第9章 偏執症患者:海瑞(5)(1 / 3)

海瑞上任後,立刻收到百姓反映五城兵馬司到處敲詐勒索、強行攤派的控告。所謂五城兵馬司,乃是南京城內的治安隊,自然成為腐敗的高發地帶。海瑞決心拿這裏開刀。他發布告示說:

“五城兵馬司官吏,如狼之貪,如虎之猛,敲詐百姓的膏血,用來迎合上官,自己貪汙。各街巷的人,如果被五城兵馬司侵擾,可以放膽到我這裏來告,本官定為你們做主!做老百姓,不可做刁頑不聽法度的百姓,亦不做軟弱聽人打、聽人殺而不言的百姓。有冤不告,冤何時止?”

一紙告示下達,朝廷明白了,海瑞還是那個海瑞,絲毫未變。“海青天”依然像以前那樣強硬如鋼,歲月不但沒有使他的性格裏增加一點彈性,反而老而彌堅,老而彌辣。

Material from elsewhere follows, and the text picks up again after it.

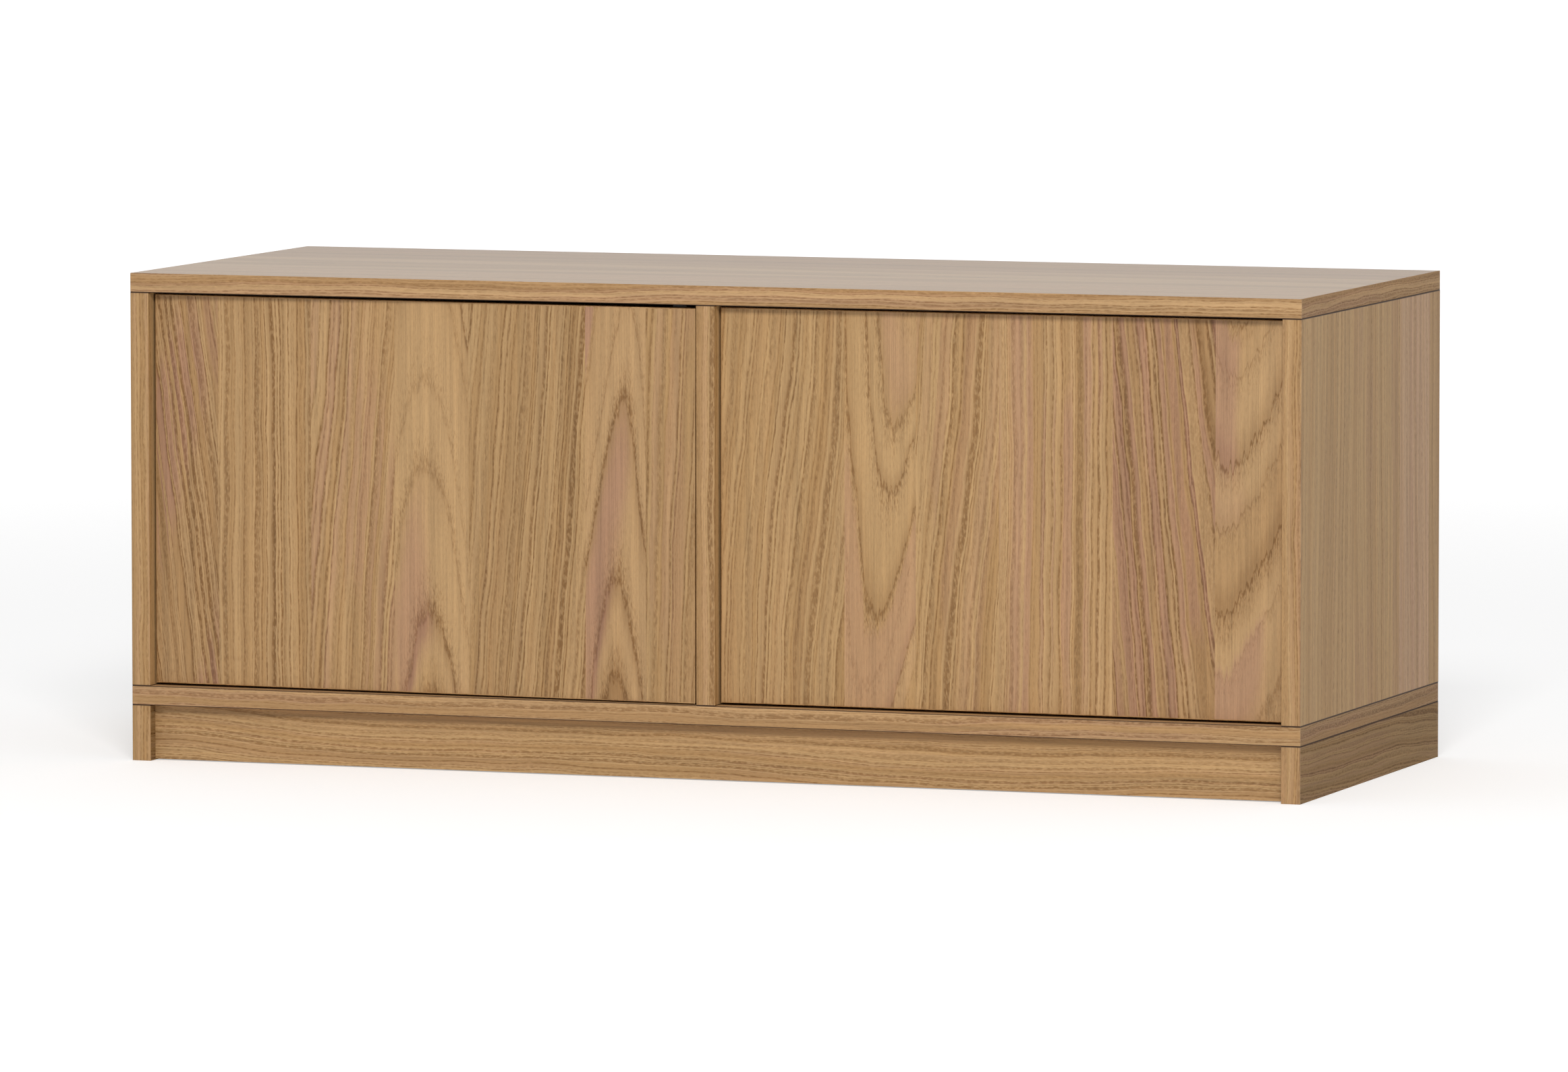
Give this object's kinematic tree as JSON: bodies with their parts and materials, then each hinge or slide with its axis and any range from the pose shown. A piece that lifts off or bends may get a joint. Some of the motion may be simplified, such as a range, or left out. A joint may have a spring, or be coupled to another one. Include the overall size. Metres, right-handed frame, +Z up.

海瑞還是沒有弄明白官場裏的利益規則,他不知道動了五城兵馬司,就等於動了南京兵部,就等於動了整個南京的官僚網。雖然五城兵馬司僅為六品衙門,卻是可以通天的重要部門。他以為自己以副部級侍郎之威,一個號令就可以解決問題,實在是太天真了。

不僅如此,不久之後,海瑞又上書皇帝,對朝廷吏治表示極大不滿,建議恢複明太祖對貪官剝皮實草的酷刑,以為非如此,官場風氣無法好轉。

理所當然,海瑞吏部右侍郎的椅子還沒有坐熱,一紙調令下達,升為南京都察院右都禦史。

又一次明升實降。原來,“南京為養望地,官號吏隱。右都雖長禦史,稱獨坐,然於諸禦史無所短長也,取相引為尊重,他吏治民事無相關者。稍積望歲月,且遷北矣。即京中人從來未知右都禦史為誰氏”。

成祖遷都北京後,為了表示對太祖的尊重,在南京設了一係列官職,然而大多有官無職。右都禦史更是個可有可無的閑職。名位雖高,實際上什麼事也管不了。年輕的萬曆皇帝在召來海瑞不久就後悔自己年輕沒經驗,犯了個錯誤。他現在終於明白張居正為什麼不起用海瑞了。

有人要拿下海瑞

也許是人老了,海瑞終於感覺到了灰心的滋味。失望和絕望是不同的,在人生末路上,絕望就意味著對自己一生努力的否定。他終於發現他無法改變這個世界。他給海南故友梁雲龍的信中說:“年七十有四,非做官時節。

況天下事隻如此而已,不去何為!”

一生的雄心壯誌終於消泯,他現在可以基本判定自己的一生是失敗的。

這一生,他吃了常人所不能吃的苦,承受了他人難以想象的壓力,放棄了人生的諸多樂趣。他把自己活生生的生命軋榨成了一塊頑石,卻沒有做成挽狂瀾於既倒的中流砥柱——洪水輕易地把他從一個角落衝到了另一個角落。

他一道又一道上辭呈,希望盡快擺脫汙濁的官場。皇帝卻一次又一次拒絕。皇帝欣賞海瑞的品格,佩服海瑞的勇氣,讚美海瑞的清廉。他可不想承擔放逐清官的罵名。有這麼一個將來可以留名千古的清官在自己的時代,是朝廷的光榮,也是他這個皇帝的光榮。

既然不能求去,海瑞隻好做起他的右都禦史。隻要做了,他就不會做一天和尚撞一天鍾。不論什麼時候,他都學不會敷衍了事,學不會表麵文章。

本來,右都禦史隻是名義上的尊稱,習慣上,在南京禦史台並不管實事,與眾禦史其實“無所短長”。整個南京禦史台甚至都不怎麼上班,右都禦史更時常經月不見一麵。

然而,海瑞卻不這樣看。他認為,禦史的職責就是紀律檢查,自然應該做百官的表率,這一點上,南京禦史和北京禦史不應該有什麼區別。上任後,第一件事就是整頓紀律,要求所有禦史都得上班。

海瑞每天早早就到禦史衙門,誰上班遲到了,立刻罰俸。禦史們其實沒有公事可辦,也得一天天在堂上坐著。

南京禦史紀律鬆弛慣了,違法亂紀是尋常之事。海瑞一旦發現,定然嚴懲不貸。禦史陳海樓的家人到市場上用官員紅票買米,隻付給一半價錢。這其實是當地官場的慣例,海瑞得知後,將其家人責打三十大板,並且戴上大枷,放在衙門口示眾。